| WRITTEN PROBLEM |
Output every line below without omitting or altering anything.
• • • • • • •
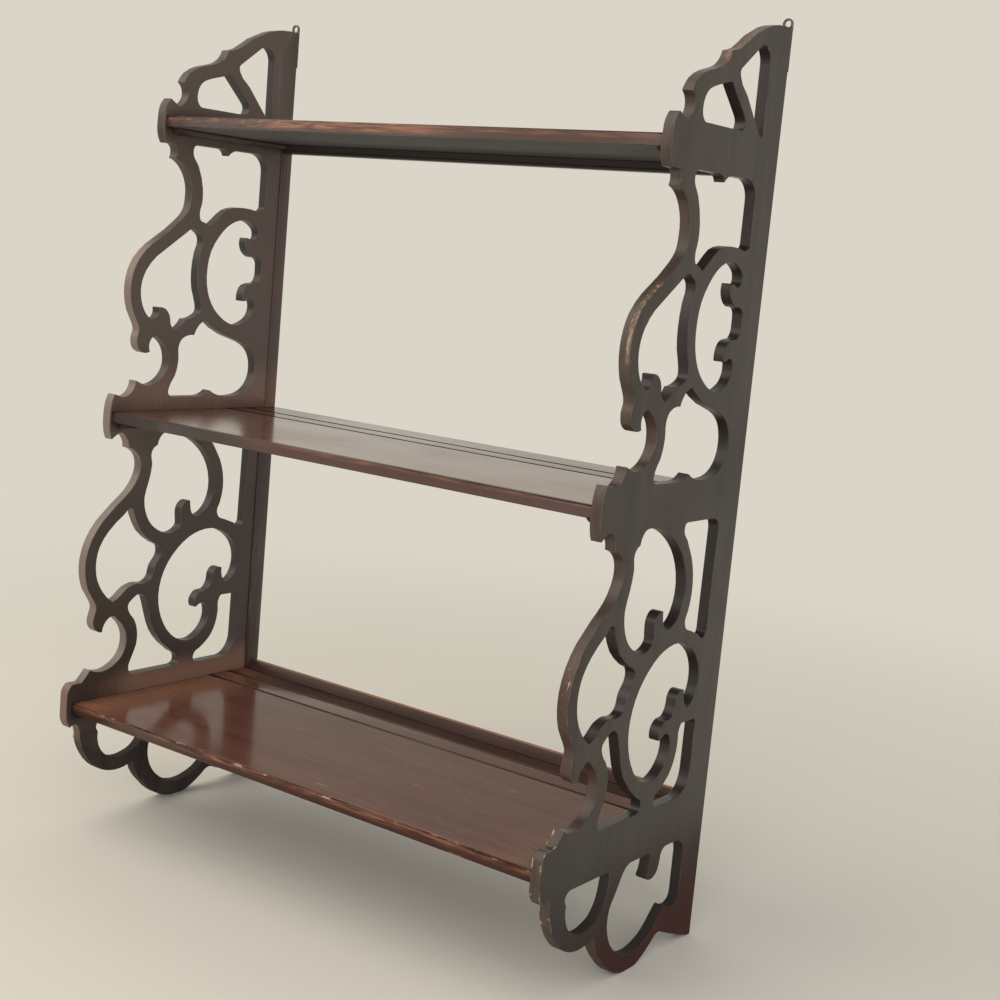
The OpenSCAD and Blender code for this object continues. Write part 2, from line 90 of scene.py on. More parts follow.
def millimetres(tree, grain):
    """The place on the piece in millimetres, and the same turned so that the grain runs along X."""
    place = add(tree, "ShaderNodeTexCoord").outputs["Object"]
    mm = add(tree, "ShaderNodeVectorMath", {0: place, 1: (1000, 1000, 1000)}, operation="MULTIPLY")
    turn = {"X": (0, 0, 0), "Y": (0, 0, math.radians(-90)), "Z": (0, math.radians(90), 0)}[grain]
    along = add(tree, "ShaderNodeMapping", {"Vector": mm, "Rotation": turn})
    return mm.outputs[0], along.outputs[0]


def streaks(tree, along, size, low, high, detail=2.0, seed=0.0, warp=0.0):
    """A mask of soft marks about size millimetres long, wide and deep, which grow from low to high."""
    scaled = add(tree, "ShaderNodeVectorMath", {0: along, 1: size}, operation="DIVIDE")
    shifted = add(tree, "ShaderNodeVectorMath", {0: scaled, 1: (seed, seed * 1.7, seed * 0.6)})
    noise = add(tree, "ShaderNodeTexNoise", {
        "Vector": shifted, "Scale": 1.0, "Detail": detail, "Roughness": 0.55, "Distortion": warp})
    return add(tree, "ShaderNodeMapRange", {
        "Value": noise, "From Min": low, "From Max": high}, interpolation_type="SMOOTHSTEP").outputs[0]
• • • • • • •
| RIGHT ANSWER |
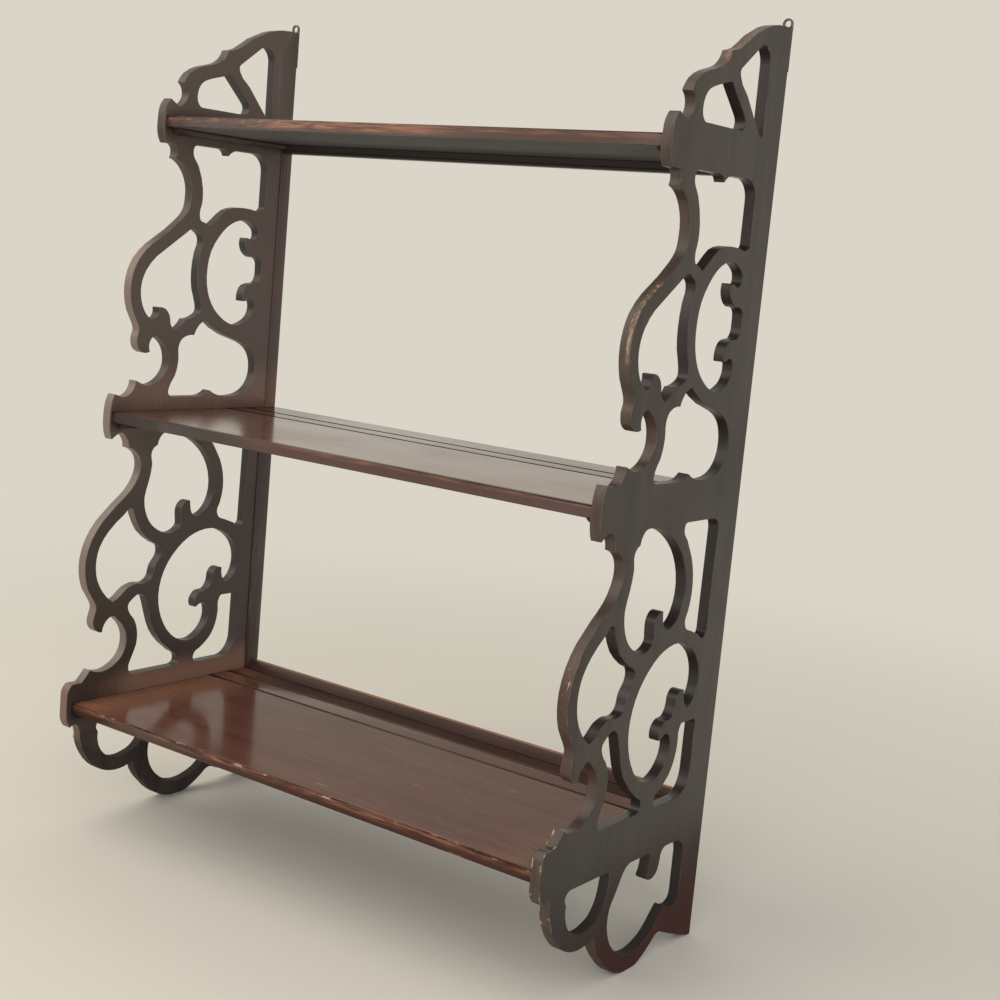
The OpenSCAD and Blender code for this object continues. Write part 2, from line 90 of scene.py on. More parts follow.
def millimetres(tree, grain):
    """The place on the piece in millimetres, and the same turned so that the grain runs along X."""
    place = add(tree, "ShaderNodeTexCoord").outputs["Object"]
    mm = add(tree, "ShaderNodeVectorMath", {0: place, 1: (1000, 1000, 1000)}, operation="MULTIPLY")
    turn = {"X": (0, 0, 0), "Y": (0, 0, math.radians(-90)), "Z": (0, math.radians(90), 0)}[grain]
    along = add(tree, "ShaderNodeMapping", {"Vector": mm, "Rotation": turn})
    return mm.outputs[0], along.outputs[0]


def streaks(tree, along, size, low, high, detail=2.0, seed=0.0, warp=0.0):
    """A mask of soft marks about size millimetres long, wide and deep, which grow from low to high."""
    scaled = add(tree, "ShaderNodeVectorMath", {0: along, 1: size}, operation="DIVIDE")
    shifted = add(tree, "ShaderNodeVectorMath", {0: scaled, 1: (seed, seed * 1.7, seed * 0.6)})
    noise = add(tree, "ShaderNodeTexNoise", {
        "Vector": shifted, "Scale": 1.0, "Detail": detail, "Roughness": 0.55, "Distortion": warp})
    return add(tree, "ShaderNodeMapRange", {
        "Value": noise, "From Min": low, "From Max": high}, interpolation_type="SMOOTHSTEP").outputs[0]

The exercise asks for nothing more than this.